The broader policy approach appears to have at its heart a desire to collaborate, learn from each otehr and experience and take risks in a manner that the Wellbeing of Future Generations Act asks of statutory agencies.

It is hard to argue against the approach. But I have had a recent focus on and interest in prisons inspired by the prospect of a forthcoming podcast about empowering prisoners through education with Prisoners’ Education Trust, and by an excellent discussion on Desolation Radio about prisons and criminal justice in Wales, And something continues to niggle me, compounded by the new UK government drug strategy launched recently.

A so-called ‘super’ prison recently opened in Wrecsam/Wrexham in north Wales. It is Wales’s biggest with over 2000 berths in it, 50% more capacious than the next biggest (Parc). That a centre-right government will respond to a record and overcrowded prison population by merely building more prisons will come as little surprise. HMP Berwyn also follows an increasingly well-trodden path in marketisation of and private investment in a traditionally statutory public sector service. Curiously, debate about the suitability of the proposed location was dominated by the prison’s supposed benefit as an economic driver to north Wales; and discussion about the effectiveness of prison, of any size, on rehabilitation was barely heard.
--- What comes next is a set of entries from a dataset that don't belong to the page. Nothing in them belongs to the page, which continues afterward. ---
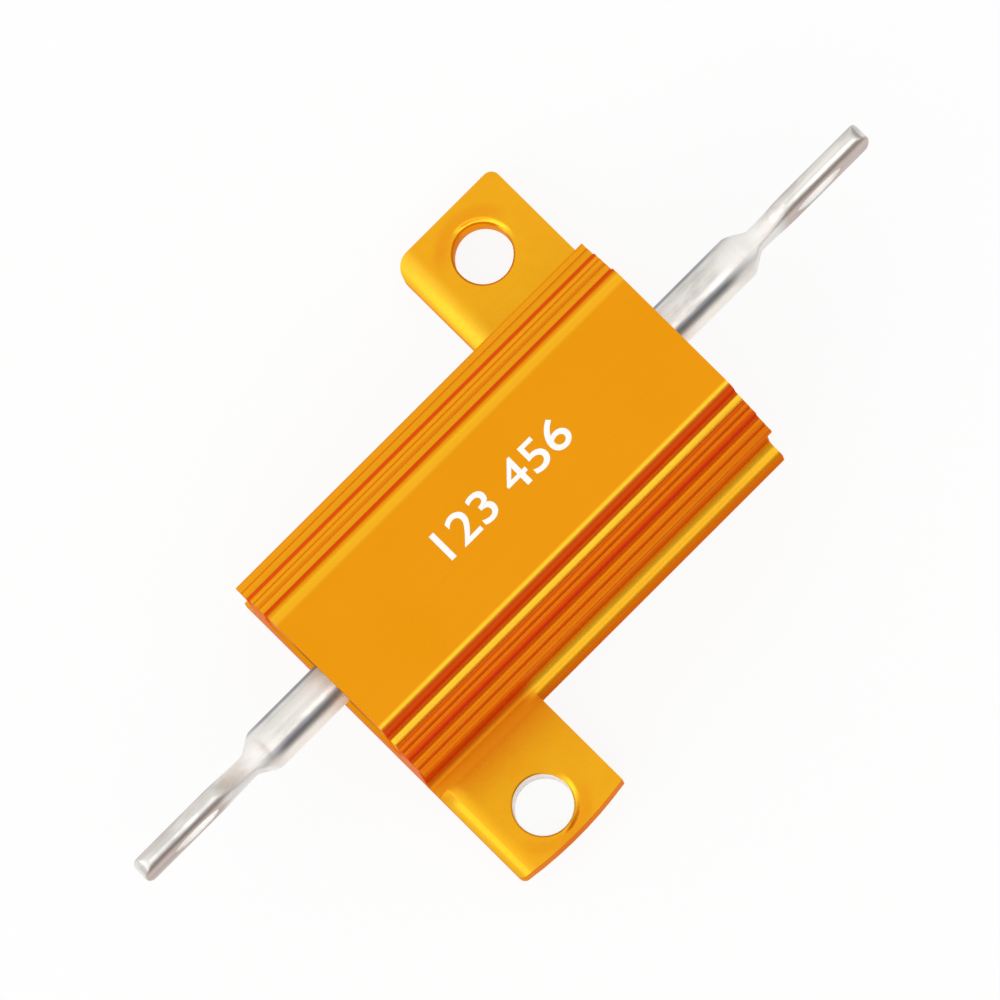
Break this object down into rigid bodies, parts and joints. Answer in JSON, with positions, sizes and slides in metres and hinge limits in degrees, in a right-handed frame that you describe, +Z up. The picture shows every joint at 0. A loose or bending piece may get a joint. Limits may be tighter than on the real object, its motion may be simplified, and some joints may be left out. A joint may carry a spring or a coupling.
{
  "type": "wirewound power resistor",
  "caption": "Aluminium-housed wirewound power resistor: stepped ribs, two diagonal screw ears, a pierced solder lug at each end.",
  "frame": {"origin": "centre of the two mounting holes, on the mounting face under the middle of the housing", "axes": "+X along the leads, towards the right terminal; +Y towards the far ear; +Z up, away from the mounting face"},
  "size_m": [0.0403, 0.021, 0.0105],
  "materials": {
    "anodised_aluminium": "satin orange gold anodised",
    "potting_cement": "matt pale grey cement",
    "steatite": "matt white ceramic",
    "resistance_wire": "drawn nickel chromium",
    "cap_steel": "drawn nickel plated steel",
    "tinned_terminal": "bright tinned"
  },
  "bodies": {
    "root": {"housing": "anodised_aluminium", "cement_fill": "potting_cement", "ceramic_core": "steatite", "resistance_winding": "resistance_wire", "left_end_cap": "cap_steel", "right_end_cap": "cap_steel", "left_terminal": "tinned_terminal", "right_terminal": "tinned_terminal"}
  },
  "joints": []
}
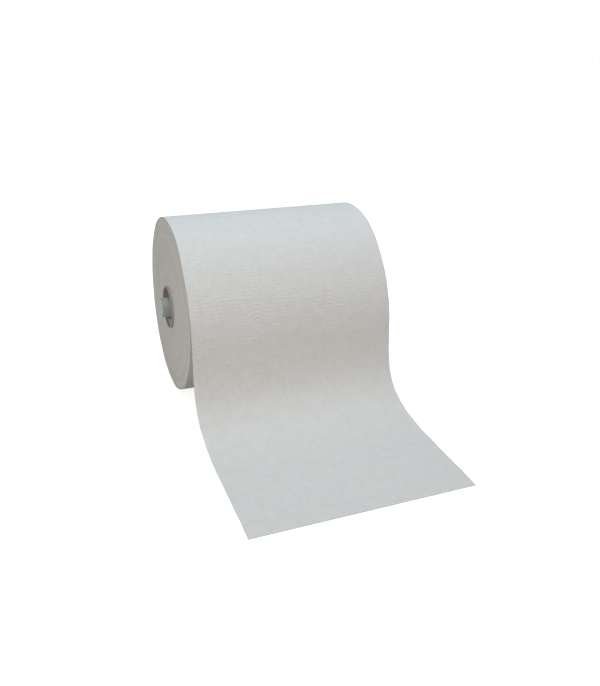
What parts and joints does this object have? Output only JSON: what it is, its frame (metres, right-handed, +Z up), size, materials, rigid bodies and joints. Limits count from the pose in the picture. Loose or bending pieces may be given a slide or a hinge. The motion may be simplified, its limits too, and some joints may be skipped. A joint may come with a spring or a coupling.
{
  "type": "paper towel roll",
  "caption": "Wide hand towel roll lying on its side, embossed web drawn out flat in front, board core with a plastic spigot plug at each end.",
  "frame": {"origin": "middle of the flat spot that the roll rests on, at floor level", "axes": "+X along the roll's axis towards its right end, -Y the way the loose end is drawn out, +Z up"},
  "size_m": [0.2288, 0.366, 0.1822],
  "materials": {
    "paper": "matte",
    "board": "matte",
    "plug": "satin"
  },
  "bodies": {
    "root": {"paper_web": "paper", "core_tube": "board", "left_plug": "plug", "right_plug": "plug"}
  },
  "joints": []
}
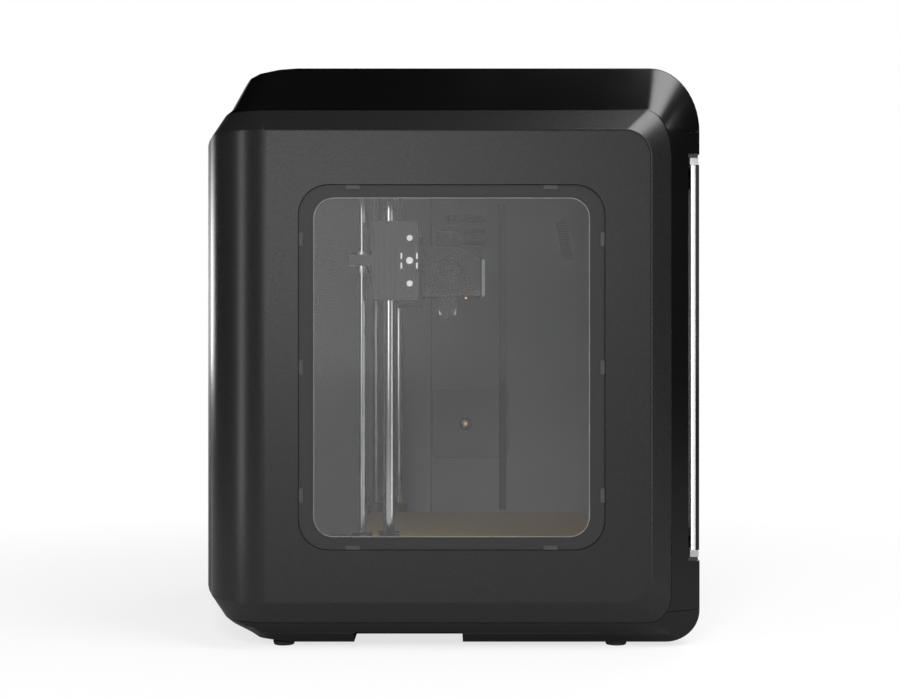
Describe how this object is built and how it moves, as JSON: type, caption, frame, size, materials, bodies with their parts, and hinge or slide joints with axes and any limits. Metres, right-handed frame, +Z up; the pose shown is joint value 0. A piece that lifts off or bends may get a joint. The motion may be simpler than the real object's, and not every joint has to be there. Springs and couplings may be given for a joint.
{
  "type": "fdm printer",
  "caption": "Enclosed desktop filament printer with a see-through side window, swinging front door, moving bed, screw-driven gantry and a spool bay beside the chamber.",
  "frame": {"origin": "centre of the footprint, on the surface that the rubber feet stand on", "axes": "+X to the user's right, -Y towards the user at the front door, +Z up"},
  "size_m": [0.5, 0.486, 0.543],
  "materials": {
    "gloss_black": "smooth moulded black",
    "panel_grey": "fine-grained dark grey moulding",
    "matte_black": "plain black moulding",
    "clear_pane": "lightly smoked clear acrylic",
    "light_clip": "light grey moulding",
    "rubber_foot": "black rubber",
    "frame_steel": "grey powder coat",
    "liner_steel": "dark powder coat",
    "ground_steel": "ground and polished rod",
    "aluminium": "machined",
    "brass": "turned brass",
    "motor_black": "black motor can",
    "belt_rubber": "toothed belt",
    "gold_sheet": "textured gold print face on spring steel",
    "screen_glass": "black glass over a screen",
    "board_green": "coated circuit board",
    "spool_grey": "moulded spool",
    "filament_white": "wound white filament"
  },
  "bodies": {
    "root": {"base_cover": "gloss_black", "front_bezel": "gloss_black", "top_cover": "gloss_black", "left_side_panel": "panel_grey", "right_side_panel": "panel_grey", "rear_panel": "panel_grey", "window_frame": "matte_black", "window_pane": "clear_pane", "window_clips": "light_clip", "feet": "rubber_foot", "chassis_frame": "frame_steel", "chassis_floor": "frame_steel", "chamber_rear_wall": "liner_steel", "partition_wall": "liner_steel", "electronics": "board_green", "z_rods": "ground_steel", "z_rod_sockets": "matte_black", "base_motors": "motor_black", "y_rods": "ground_steel", "y_belt": "belt_rubber", "door_brackets": "frame_steel", "touch_screen": "screen_glass", "spool_hub": "matte_black", "chamber_fittings": "matte_black", "power_module": "matte_black"},
    "lid": {"top_lid": "gloss_black"},
    "door": {"door_face": "gloss_black", "door_pane": "clear_pane", "door_hinge_caps": "aluminium"},
    "bay_door": {"spool_bay_door": "panel_grey"},
    "spool_body": {"spool": "spool_grey", "filament": "filament_white"},
    "gantry": {"left_x_end": "matte_black", "right_x_end": "matte_black", "z_bearings": "ground_steel", "screw_nuts": "brass", "x_rods": "ground_steel", "x_motor": "motor_black", "x_belt": "belt_rubber", "belt_tensioner": "frame_steel"},
    "left_screw": {"left_lead_screw": "ground_steel", "left_coupler": "aluminium"},
    "right_screw": {"right_lead_screw": "ground_steel", "right_coupler": "aluminium"},
    "toolhead": {"carriage": "matte_black", "toolhead_cover": "matte_black", "front_heatsink_plate": "aluminium", "hotend": "brass", "fan_duct": "matte_black", "connector_box": "matte_black"},
    "latch": {"release_latch": "matte_black"},
    "fan": {"fan_impeller": "matte_black"},
    "x_pulley": {"x_drive_pulley": "aluminium"},
    "x_idler_wheel": {"x_idler": "aluminium"},
    "bed": {"bed_carriage": "aluminium", "heated_plate": "aluminium"},
    "sheet": {"print_sheet": "gold_sheet"},
    "y_pulley": {"y_drive": "aluminium"},
    "y_idler_wheel": {"y_idler": "aluminium"},
    "rocker": {"power_rocker": "gloss_black"}
  },
  "joints": [
    {"name": "lid_lift", "type": "slide", "parent": "root", "child": "lid", "axis": [0, 0, 1], "range_m": [0, 0.08]},
    {"name": "door_swing", "type": "hinge", "parent": "root", "child": "door", "pos_m": [-0.2195, -0.2372, 0.27], "axis": [0, 0, -1], "range_deg": [0, 110]},
    {"name": "bay_door_swing", "type": "hinge", "parent": "root", "child": "bay_door", "pos_m": [0.24825, 0.1416, 0.27], "axis": [0, 0, 1], "range_deg": [0, 100]},
    {"name": "spool_spin", "type": "hinge", "parent": "root", "child": "spool_body", "pos_m": [0.2, 0.03, 0.27], "axis": [1, 0, 0], "continuous": true},
    {"name": "z_travel", "type": "slide", "parent": "root", "child": "gantry", "axis": [0, 0, 1], "range_m": [-0.2145, 0.035]},
    {"name": "left_screw_turn", "type": "hinge", "parent": "root", "child": "left_screw", "pos_m": [-0.19, 0.0761, 0.1], "axis": [0, 0, 1], "range_deg": [-11000, 11000]},
    {"name": "right_screw_turn", "type": "hinge", "parent": "root", "child": "right_screw", "pos_m": [0.096, 0.0761, 0.1], "axis": [0, 0, 1], "range_deg": [-11000, 11000]},
    {"name": "x_travel", "type": "slide", "parent": "gantry", "child": "toolhead", "axis": [1, 0, 0], "range_m": [-0.109, 0.109]},
    {"name": "x_pulley_turn", "type": "hinge", "parent": "gantry", "child": "x_pulley", "pos_m": [0.12615, 0.03, 0.3617], "axis": [0, 1, 0], "range_deg": [-1000, 1000]},
    {"name": "x_idler_turn", "type": "hinge", "parent": "gantry", "child": "x_idler_wheel", "pos_m": [-0.187, 0.03, 0.3617], "axis": [0, 1, 0], "range_deg": [-1000, 1000]},
    {"name": "fan_spin", "type": "hinge", "parent": "toolhead", "child": "fan", "pos_m": [-0.077, -0.0076, 0.3631], "axis": [1, 0, 0], "continuous": true},
    {"name": "latch_press", "type": "slide", "parent": "toolhead", "child": "latch", "axis": [1, 0, 0], "range_m": [0, 0.002], "stiffness_N_per_m": 400},
    {"name": "y_travel", "type": "slide", "parent": "root", "child": "bed", "axis": [0, 1, 0], "range_m": [-0.062, 0.124]},
    {"name": "y_pulley_turn", "type": "hinge", "parent": "root", "child": "y_pulley", "pos_m": [-0.0405, 0.195, 0.0695], "axis": [0, 0, 1], "range_deg": [-1200, 1200]},
    {"name": "y_idler_turn", "type": "hinge", "parent": "root", "child": "y_idler_wheel", "pos_m": [-0.0405, -0.205, 0.0695], "axis": [0, 0, 1], "range_deg": [-1200, 1200]},
    {"name": "sheet_lift", "type": "slide", "parent": "bed", "child": "sheet", "axis": [0, 0, 1], "range_m": [0, 0.06]},
    {"name": "rocker_tilt", "type": "hinge", "parent": "root", "child": "rocker", "pos_m": [0.1715, 0.215, 0.1395], "axis": [1, 0, 0], "range_deg": [-14, 0]}
  ],
  "couplings": [
    {"joint": "left_screw_turn", "follows": "z_travel", "rad_per_m": 785.4},
    {"joint": "right_screw_turn", "follows": "z_travel", "rad_per_m": 785.4},
    {"joint": "x_pulley_turn", "follows": "x_travel", "rad_per_m": 141.84},
    {"joint": "x_idler_turn", "follows": "x_travel", "rad_per_m": 141.84},
    {"joint": "y_pulley_turn", "follows": "y_travel", "rad_per_m": 141.84},
    {"joint": "y_idler_turn", "follows": "y_travel", "rad_per_m": 141.84}
  ]
}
HMP Berwyn is deconstructed and made accessible quite deftly and effectively in the Desolation Radio podcast.

What’s more the appetite for super prisons – an oxymoron if ever there was one – appeared to be growing with one mooted for Port Talbot.

Surely, HMP Berwyn will need to be filled to justify its size and existence. A 2000 berth prison whose population barely ever scrapes into four figures will be considered a vast white elephant. In this way we are worryingly following the American model of industrialising prisons to generate profits for the private sector, whose pursuit for never-ending growth will create a hunger for more prisoners that will never be sated.
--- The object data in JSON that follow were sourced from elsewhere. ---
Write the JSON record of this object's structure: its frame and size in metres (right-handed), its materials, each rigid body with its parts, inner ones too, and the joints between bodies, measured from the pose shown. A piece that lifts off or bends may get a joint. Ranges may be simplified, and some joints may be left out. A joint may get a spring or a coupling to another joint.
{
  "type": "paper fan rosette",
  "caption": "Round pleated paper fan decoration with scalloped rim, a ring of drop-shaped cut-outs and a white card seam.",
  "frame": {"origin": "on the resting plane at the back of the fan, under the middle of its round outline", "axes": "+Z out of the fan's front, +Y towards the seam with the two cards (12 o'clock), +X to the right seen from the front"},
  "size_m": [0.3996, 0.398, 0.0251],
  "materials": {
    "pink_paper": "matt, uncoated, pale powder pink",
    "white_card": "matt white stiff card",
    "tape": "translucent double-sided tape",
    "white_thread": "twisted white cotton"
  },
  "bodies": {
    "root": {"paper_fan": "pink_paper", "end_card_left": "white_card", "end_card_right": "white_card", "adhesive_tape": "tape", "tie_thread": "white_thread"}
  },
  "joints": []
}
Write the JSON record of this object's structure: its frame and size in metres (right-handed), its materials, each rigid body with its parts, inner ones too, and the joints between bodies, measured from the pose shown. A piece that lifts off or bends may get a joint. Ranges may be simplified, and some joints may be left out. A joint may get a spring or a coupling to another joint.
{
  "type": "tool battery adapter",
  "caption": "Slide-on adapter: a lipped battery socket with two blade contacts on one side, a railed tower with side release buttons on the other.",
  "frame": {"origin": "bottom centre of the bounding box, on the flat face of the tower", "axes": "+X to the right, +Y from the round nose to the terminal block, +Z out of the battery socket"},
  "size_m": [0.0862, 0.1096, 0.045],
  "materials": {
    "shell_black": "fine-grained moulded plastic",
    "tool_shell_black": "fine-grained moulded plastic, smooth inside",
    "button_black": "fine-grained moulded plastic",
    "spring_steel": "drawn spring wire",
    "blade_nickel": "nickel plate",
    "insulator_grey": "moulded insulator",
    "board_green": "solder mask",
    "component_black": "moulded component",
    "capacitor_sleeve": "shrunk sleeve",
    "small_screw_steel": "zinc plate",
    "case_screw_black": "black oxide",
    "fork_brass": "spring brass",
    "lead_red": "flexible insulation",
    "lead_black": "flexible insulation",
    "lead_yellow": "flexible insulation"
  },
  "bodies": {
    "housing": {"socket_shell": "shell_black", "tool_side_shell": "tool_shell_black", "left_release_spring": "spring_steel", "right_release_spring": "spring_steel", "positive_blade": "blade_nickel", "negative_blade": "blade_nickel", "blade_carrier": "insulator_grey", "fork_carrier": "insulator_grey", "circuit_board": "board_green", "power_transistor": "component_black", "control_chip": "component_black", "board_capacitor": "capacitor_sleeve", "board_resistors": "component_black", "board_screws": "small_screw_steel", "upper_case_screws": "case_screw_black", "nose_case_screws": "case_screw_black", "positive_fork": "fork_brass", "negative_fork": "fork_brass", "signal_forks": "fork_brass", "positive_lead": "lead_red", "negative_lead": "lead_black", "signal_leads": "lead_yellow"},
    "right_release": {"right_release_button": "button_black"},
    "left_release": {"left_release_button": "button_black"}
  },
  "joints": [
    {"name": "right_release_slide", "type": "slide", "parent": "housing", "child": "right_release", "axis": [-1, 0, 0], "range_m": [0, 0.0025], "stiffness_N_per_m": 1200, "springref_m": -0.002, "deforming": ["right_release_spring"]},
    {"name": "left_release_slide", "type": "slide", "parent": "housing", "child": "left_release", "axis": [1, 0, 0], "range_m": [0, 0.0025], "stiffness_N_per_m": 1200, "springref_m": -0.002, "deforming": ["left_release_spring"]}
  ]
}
Much of the decisions around HMP Berwyn and criminal justice are not devolved to Wales. In this way I have a degree of sympathy with the Welsh Government. I would hope we in Wales would take a more progressive approach to crime if the powers were devolved, but it is academic at present and does not appear to be a situation likely to change any time soon.

Health is devolved however and the focus on ACEs is a reflection of this and it is very much in keeping with the Wellbeing of Future Generations Act in emphasising early intervention and prevention as a way of guaranteeing greater wellbeing in communities further down the line. But herein lies the possible policy contradictions: in one corner we have robust evidence about ACEs informing a policy approach, around which a consensus as rapidly formed, articulating the corrosive familial harm of incarcerating someone; and in the other corner the construction of the country’s biggest prison (and maybe a second one on the way) that will need to be filled.

That we seek to tackle the impact on children of, among other ACEs, incarceration while consciously making it an imperative to imprison ever greater numbers of people appears ridiculous. Likewise the new drug strategy. Although it suggests a slight change of position on some issues, the strategy demonstrates little in ideological shift away from the use of the criminal justice system, instead of health services, to tackle drug use. Sadly, the strategy continues to suggest that drug users will be sent to prison for punishment, rather than clinics for treatment; and children will continue to be adversely affected by the related experiences.

Again, Welsh Government has little room for policy manoeuvre here due to the devolution settlement, but putting constitutional complexity to one side, as morally justifiable as it is to tackle ACEs, a policy emphasis on limiting the adversity of an experience of parental drug use or incarceration, would be better replaced by a progressive supply-side policy approach that prevents the cause of the experience in the first place.

Without an ideological shift in treating addiction as a health issue and recognising incarceration’s limited impact on rehabilitation, we will continue to be exposing children to the pernicious impacts. The conveyor belt will continue to produce ACEs that will need to be tackled.